WORK TO BE COMPLETED:
Would you copy out the whole listing exactly as given?

INFORMATION SUPPLIED:
============
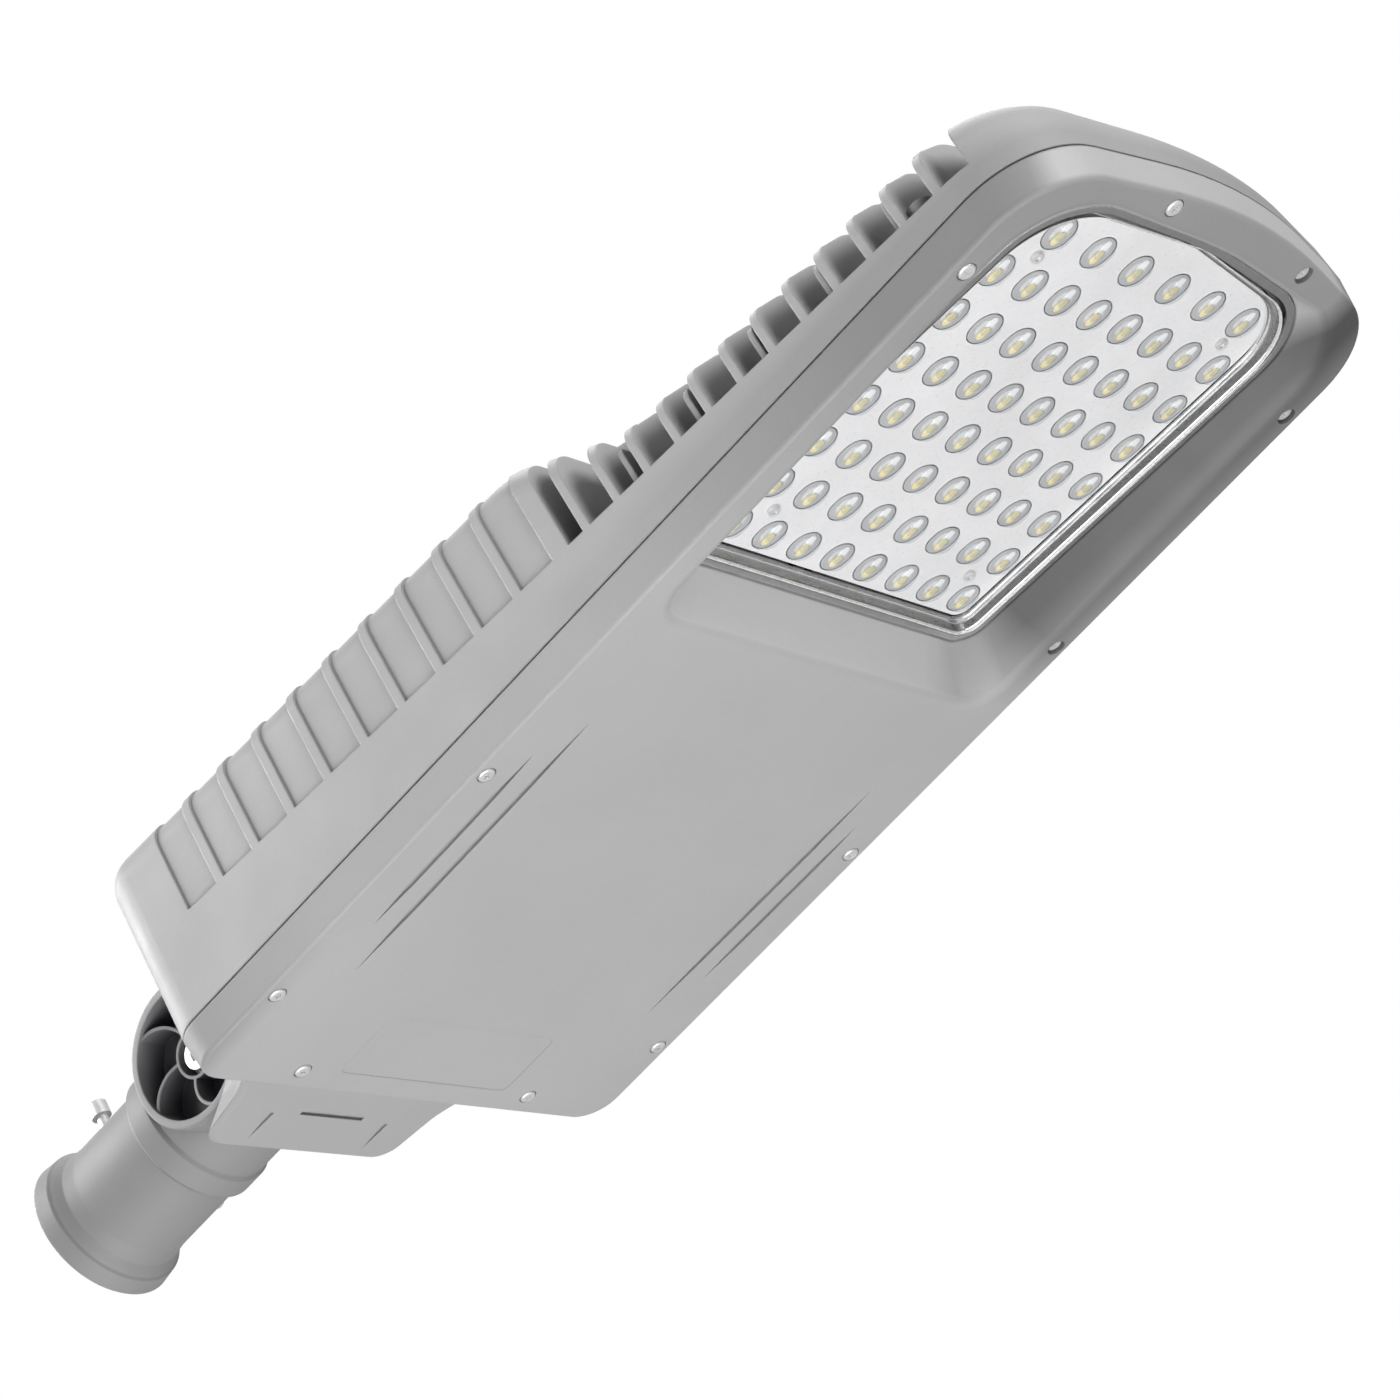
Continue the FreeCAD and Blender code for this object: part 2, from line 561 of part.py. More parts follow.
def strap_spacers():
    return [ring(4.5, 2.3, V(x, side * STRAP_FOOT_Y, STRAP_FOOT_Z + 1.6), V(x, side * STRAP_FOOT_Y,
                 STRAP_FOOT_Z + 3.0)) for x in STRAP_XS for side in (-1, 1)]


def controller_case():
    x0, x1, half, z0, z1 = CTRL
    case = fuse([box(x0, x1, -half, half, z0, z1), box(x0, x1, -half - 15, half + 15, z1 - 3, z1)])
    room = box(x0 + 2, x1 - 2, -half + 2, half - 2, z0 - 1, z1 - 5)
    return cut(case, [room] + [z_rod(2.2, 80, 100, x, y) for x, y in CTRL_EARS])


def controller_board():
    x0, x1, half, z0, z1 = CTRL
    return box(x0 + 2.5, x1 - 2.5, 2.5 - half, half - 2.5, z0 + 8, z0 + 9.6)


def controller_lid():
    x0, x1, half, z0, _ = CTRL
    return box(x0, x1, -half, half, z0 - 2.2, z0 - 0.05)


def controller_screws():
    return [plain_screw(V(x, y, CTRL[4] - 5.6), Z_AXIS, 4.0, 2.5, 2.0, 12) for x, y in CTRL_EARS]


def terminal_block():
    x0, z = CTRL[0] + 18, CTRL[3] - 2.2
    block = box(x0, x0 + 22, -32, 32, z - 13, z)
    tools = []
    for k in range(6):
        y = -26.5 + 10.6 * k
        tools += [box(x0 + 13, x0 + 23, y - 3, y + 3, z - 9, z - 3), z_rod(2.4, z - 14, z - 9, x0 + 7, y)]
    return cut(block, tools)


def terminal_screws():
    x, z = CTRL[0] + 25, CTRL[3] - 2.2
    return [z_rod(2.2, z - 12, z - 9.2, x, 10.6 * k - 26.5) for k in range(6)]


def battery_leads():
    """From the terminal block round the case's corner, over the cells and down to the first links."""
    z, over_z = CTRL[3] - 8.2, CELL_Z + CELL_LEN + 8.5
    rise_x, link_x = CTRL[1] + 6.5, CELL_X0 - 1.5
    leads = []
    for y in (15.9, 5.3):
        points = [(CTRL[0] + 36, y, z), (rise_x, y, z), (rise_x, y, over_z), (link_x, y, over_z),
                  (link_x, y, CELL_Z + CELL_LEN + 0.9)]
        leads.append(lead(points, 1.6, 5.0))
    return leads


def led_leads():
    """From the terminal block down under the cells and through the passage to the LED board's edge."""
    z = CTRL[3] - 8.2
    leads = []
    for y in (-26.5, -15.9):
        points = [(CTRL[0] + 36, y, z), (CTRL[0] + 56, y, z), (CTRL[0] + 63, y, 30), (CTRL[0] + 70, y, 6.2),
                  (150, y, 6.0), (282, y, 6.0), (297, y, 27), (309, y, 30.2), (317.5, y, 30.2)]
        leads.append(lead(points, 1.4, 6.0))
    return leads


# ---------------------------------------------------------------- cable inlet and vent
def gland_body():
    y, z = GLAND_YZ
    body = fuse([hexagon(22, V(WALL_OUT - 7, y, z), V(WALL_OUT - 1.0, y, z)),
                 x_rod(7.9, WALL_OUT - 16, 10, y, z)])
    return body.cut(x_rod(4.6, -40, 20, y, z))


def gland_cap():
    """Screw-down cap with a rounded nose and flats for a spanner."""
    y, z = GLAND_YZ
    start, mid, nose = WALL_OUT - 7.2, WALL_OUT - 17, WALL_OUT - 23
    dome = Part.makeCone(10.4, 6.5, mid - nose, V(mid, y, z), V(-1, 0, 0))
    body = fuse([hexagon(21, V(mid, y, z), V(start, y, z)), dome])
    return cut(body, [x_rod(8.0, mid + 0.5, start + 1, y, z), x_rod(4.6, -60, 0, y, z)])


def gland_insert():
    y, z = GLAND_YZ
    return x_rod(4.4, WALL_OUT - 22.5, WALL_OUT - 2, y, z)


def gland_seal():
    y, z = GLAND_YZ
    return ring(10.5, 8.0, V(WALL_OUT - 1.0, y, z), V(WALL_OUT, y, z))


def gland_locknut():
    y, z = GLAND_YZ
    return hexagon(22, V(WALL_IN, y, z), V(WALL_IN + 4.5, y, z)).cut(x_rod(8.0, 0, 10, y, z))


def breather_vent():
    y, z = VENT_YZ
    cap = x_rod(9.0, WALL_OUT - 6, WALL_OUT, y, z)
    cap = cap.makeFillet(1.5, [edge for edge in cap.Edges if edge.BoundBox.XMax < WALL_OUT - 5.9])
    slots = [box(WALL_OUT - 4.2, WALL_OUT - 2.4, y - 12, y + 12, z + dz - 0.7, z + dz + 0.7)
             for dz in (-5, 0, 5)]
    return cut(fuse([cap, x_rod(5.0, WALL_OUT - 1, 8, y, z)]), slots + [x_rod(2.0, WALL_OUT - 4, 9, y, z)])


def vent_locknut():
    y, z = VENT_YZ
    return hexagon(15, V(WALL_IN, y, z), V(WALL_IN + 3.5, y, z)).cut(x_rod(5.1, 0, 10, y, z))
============
EXERCISE OUTPUT:
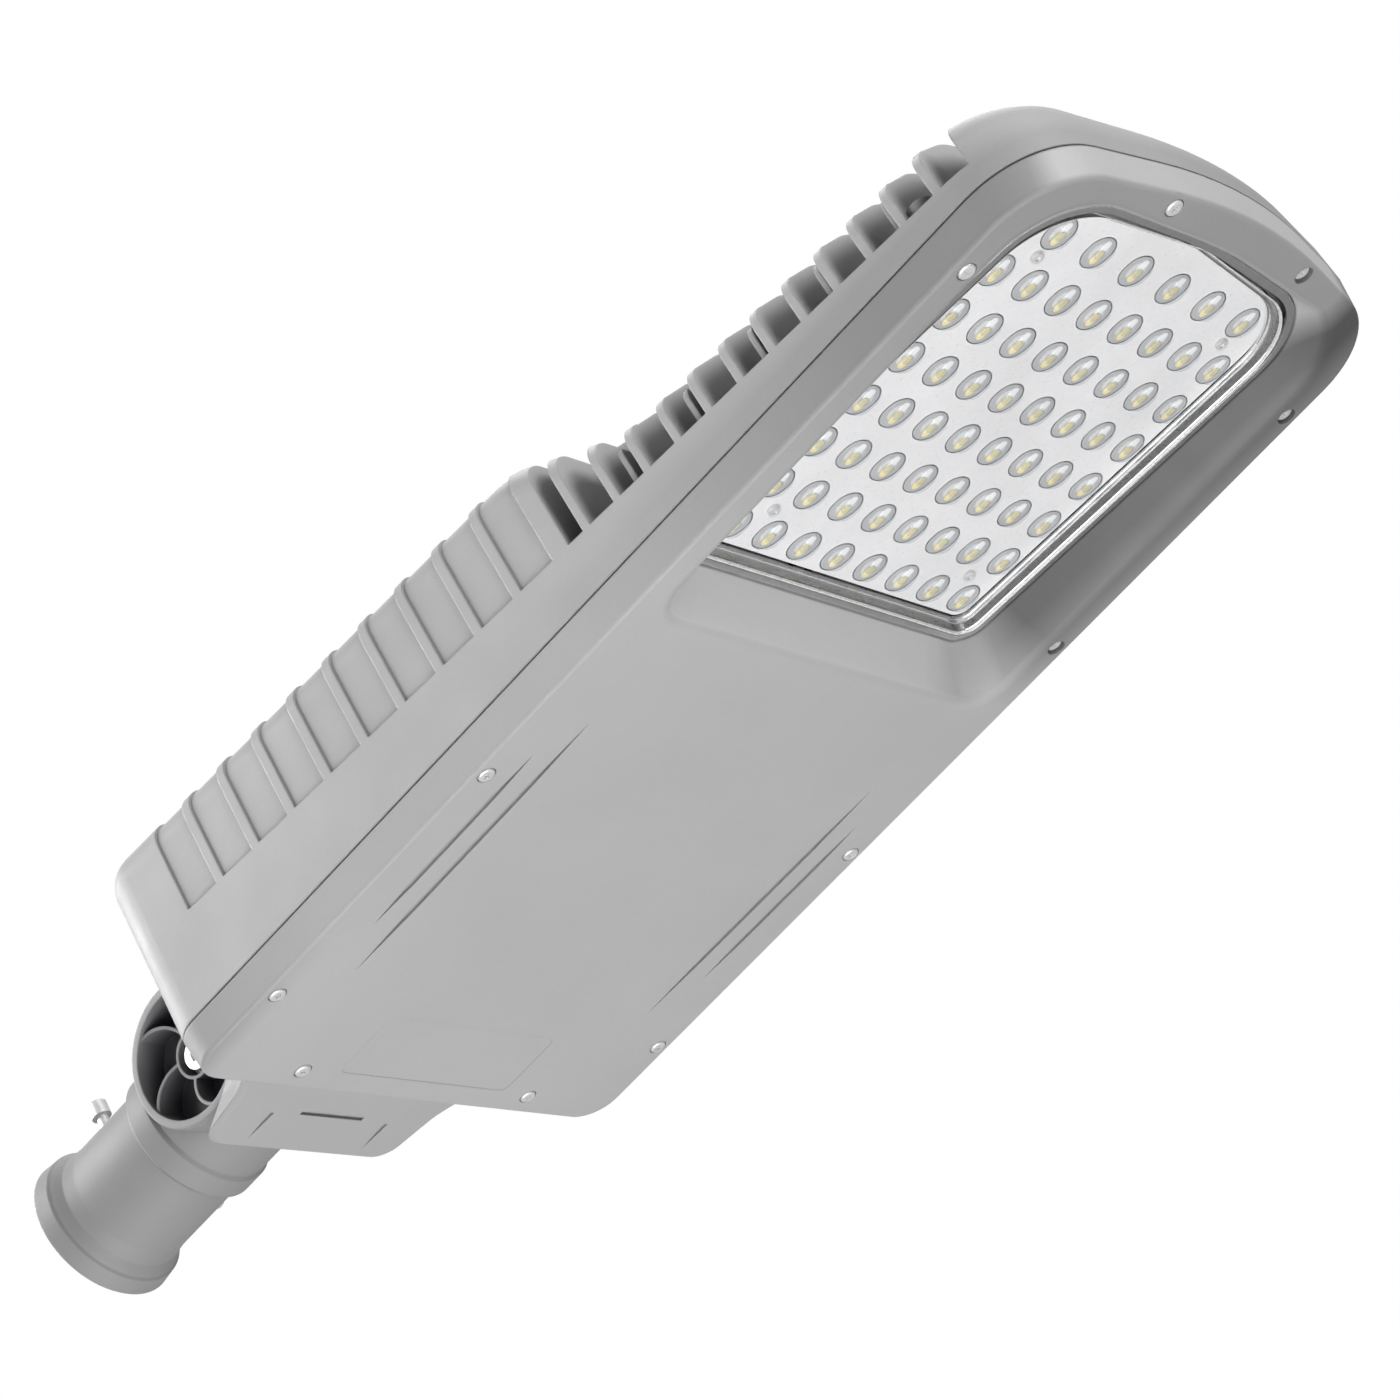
Continue the FreeCAD and Blender code for this object: part 2, from line 561 of part.py. More parts follow.
def strap_spacers():
    return [ring(4.5, 2.3, V(x, side * STRAP_FOOT_Y, STRAP_FOOT_Z + 1.6), V(x, side * STRAP_FOOT_Y,
                 STRAP_FOOT_Z + 3.0)) for x in STRAP_XS for side in (-1, 1)]


def controller_case():
    x0, x1, half, z0, z1 = CTRL
    case = fuse([box(x0, x1, -half, half, z0, z1), box(x0, x1, -half - 15, half + 15, z1 - 3, z1)])
    room = box(x0 + 2, x1 - 2, -half + 2, half - 2, z0 - 1, z1 - 5)
    return cut(case, [room] + [z_rod(2.2, 80, 100, x, y) for x, y in CTRL_EARS])


def controller_board():
    x0, x1, half, z0, z1 = CTRL
    return box(x0 + 2.5, x1 - 2.5, 2.5 - half, half - 2.5, z0 + 8, z0 + 9.6)


def controller_lid():
    x0, x1, half, z0, _ = CTRL
    return box(x0, x1, -half, half, z0 - 2.2, z0 - 0.05)


def controller_screws():
    return [plain_screw(V(x, y, CTRL[4] - 5.6), Z_AXIS, 4.0, 2.5, 2.0, 12) for x, y in CTRL_EARS]


def terminal_block():
    x0, z = CTRL[0] + 18, CTRL[3] - 2.2
    block = box(x0, x0 + 22, -32, 32, z - 13, z)
    tools = []
    for k in range(6):
        y = -26.5 + 10.6 * k
        tools += [box(x0 + 13, x0 + 23, y - 3, y + 3, z - 9, z - 3), z_rod(2.4, z - 14, z - 9, x0 + 7, y)]
    return cut(block, tools)


def terminal_screws():
    x, z = CTRL[0] + 25, CTRL[3] - 2.2
    return [z_rod(2.2, z - 12, z - 9.2, x, 10.6 * k - 26.5) for k in range(6)]


def battery_leads():
    """From the terminal block round the case's corner, over the cells and down to the first links."""
    z, over_z = CTRL[3] - 8.2, CELL_Z + CELL_LEN + 8.5
    rise_x, link_x = CTRL[1] + 6.5, CELL_X0 - 1.5
    leads = []
    for y in (15.9, 5.3):
        points = [(CTRL[0] + 36, y, z), (rise_x, y, z), (rise_x, y, over_z), (link_x, y, over_z),
                  (link_x, y, CELL_Z + CELL_LEN + 0.9)]
        leads.append(lead(points, 1.6, 5.0))
    return leads


def led_leads():
    """From the terminal block down under the cells and through the passage to the LED board's edge."""
    z = CTRL[3] - 8.2
    leads = []
    for y in (-26.5, -15.9):
        points = [(CTRL[0] + 36, y, z), (CTRL[0] + 56, y, z), (CTRL[0] + 63, y, 30), (CTRL[0] + 70, y, 6.2),
                  (150, y, 6.0), (282, y, 6.0), (297, y, 27), (309, y, 30.2), (317.5, y, 30.2)]
        leads.append(lead(points, 1.4, 6.0))
    return leads


# ---------------------------------------------------------------- cable inlet and vent
def gland_body():
    y, z = GLAND_YZ
    body = fuse([hexagon(22, V(WALL_OUT - 7, y, z), V(WALL_OUT - 1.0, y, z)),
                 x_rod(7.9, WALL_OUT - 16, 10, y, z)])
    return body.cut(x_rod(4.6, -40, 20, y, z))


def gland_cap():
    """Screw-down cap with a rounded nose and flats for a spanner."""
    y, z = GLAND_YZ
    start, mid, nose = WALL_OUT - 7.2, WALL_OUT - 17, WALL_OUT - 23
    dome = Part.makeCone(10.4, 6.5, mid - nose, V(mid, y, z), V(-1, 0, 0))
    body = fuse([hexagon(21, V(mid, y, z), V(start, y, z)), dome])
    return cut(body, [x_rod(8.0, mid + 0.5, start + 1, y, z), x_rod(4.6, -60, 0, y, z)])


def gland_insert():
    y, z = GLAND_YZ
    return x_rod(4.4, WALL_OUT - 22.5, WALL_OUT - 2, y, z)


def gland_seal():
    y, z = GLAND_YZ
    return ring(10.5, 8.0, V(WALL_OUT - 1.0, y, z), V(WALL_OUT, y, z))


def gland_locknut():
    y, z = GLAND_YZ
    return hexagon(22, V(WALL_IN, y, z), V(WALL_IN + 4.5, y, z)).cut(x_rod(8.0, 0, 10, y, z))


def breather_vent():
    y, z = VENT_YZ
    cap = x_rod(9.0, WALL_OUT - 6, WALL_OUT, y, z)
    cap = cap.makeFillet(1.5, [edge for edge in cap.Edges if edge.BoundBox.XMax < WALL_OUT - 5.9])
    slots = [box(WALL_OUT - 4.2, WALL_OUT - 2.4, y - 12, y + 12, z + dz - 0.7, z + dz + 0.7)
             for dz in (-5, 0, 5)]
    return cut(fuse([cap, x_rod(5.0, WALL_OUT - 1, 8, y, z)]), slots + [x_rod(2.0, WALL_OUT - 4, 9, y, z)])


def vent_locknut():
    y, z = VENT_YZ
    return hexagon(15, V(WALL_IN, y, z), V(WALL_IN + 3.5, y, z)).cut(x_rod(5.1, 0, 10, y, z))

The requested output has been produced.